Dies ist ja genau die Rolle der Gewerkschaftsbürokratien. Die Kämpfe einzudämmen, abzulenken oder gar zu verraten. Deshalb liegt die Aufgabe einer Partei der Arbeiterklasse gerade darin, jedem Kampf dabei zu helfen, sei er lokal oder national, bis an die Grenze seiner Möglichkeiten zu gehen und sich dabei auf die demokratische Organisation der kämpfenden Arbeiterinnen und Arbeiter zu stützen. Wir benötigen also keine Unabhängigkeit von den Gewerkschaften und den Verbänden (die jedenfalls durch die Existenz einer antikapitalistischen Partei in keiner Weise beeinträchtigt würde), sondern gerade diejenige der Partei und ihrer Politik, einschliesslich dann, wenn es ihnen gegenüber um die Entwicklung einer Politik der Einheitsfront geht.

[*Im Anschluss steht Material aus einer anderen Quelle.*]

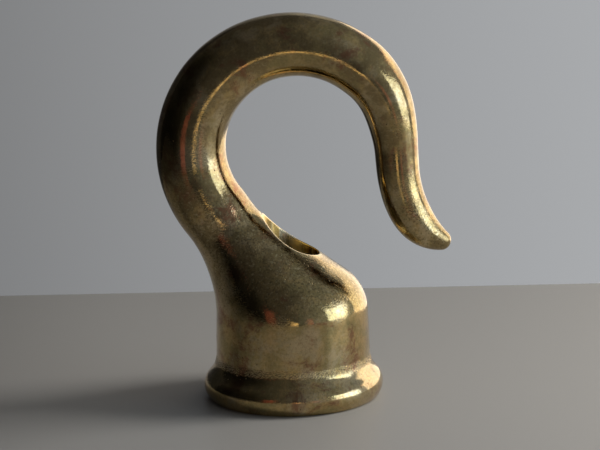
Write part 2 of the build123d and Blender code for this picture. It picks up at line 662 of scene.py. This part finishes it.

Die Partei der Zusammenführung und Verallgemeinerung der Kämpfe

Die aktuelle Schwäche der Arbeiterklasse ist nicht so sehr einer Abwesenheit ihres Kampwillens als vielmehr einer Verzettelung ihrer Reaktionen, die von den Gewerkschaftsführungen bewusst aufrechterhalten wird, während sie bezüglich des Inhalts der «Sarkozy-Reformen» genau gleich wie die Sozialistische Partei die Gemüter beruhigen will. Der aktuelle Stolperstein zwischen einer revolutionären Politik und derjenigen der Gewerkschaftsapparate besteht gerade in der Verweigerung der Zentralisierung der lokalen und sektoriellen Kämpfe, diesem Eifer, die Kämpfe der Arbeiterinnen und Arbeiter und der Jugend zu zerstückeln und zu spalten. Dies wäre auch der ganze Unterschied zwischen einer wirklich revolutionären Partei und einer simplen «antikapitalistischen» Formation, die auf nette Art verschiedene Formen des lokalen Widerstandes kontrolliert, ohne sich zentral denjenigen Kräften entgegenzustellen, die die Verallgemeinerung der Kämpfe behindert.

Für die Arbeiterklasse geht es um die Schaffung eines politischen Instrumentes, um im nationalen Rahmen eine authentische Politik der Einheitsfront einzuleiten, damit die Kämpfe und die Mobilisierungen zusammengeführt werden können und die Gewerkschaftsapparate wirklich herausgefordert werden können, falls sie sich von den Interessen der Arbeiterklasse abwenden. Es bleibt zuzusehen, ob die neue antikapitalistische Partei sich dieses Ziel setzt. Es ist jedenfalls das unsere.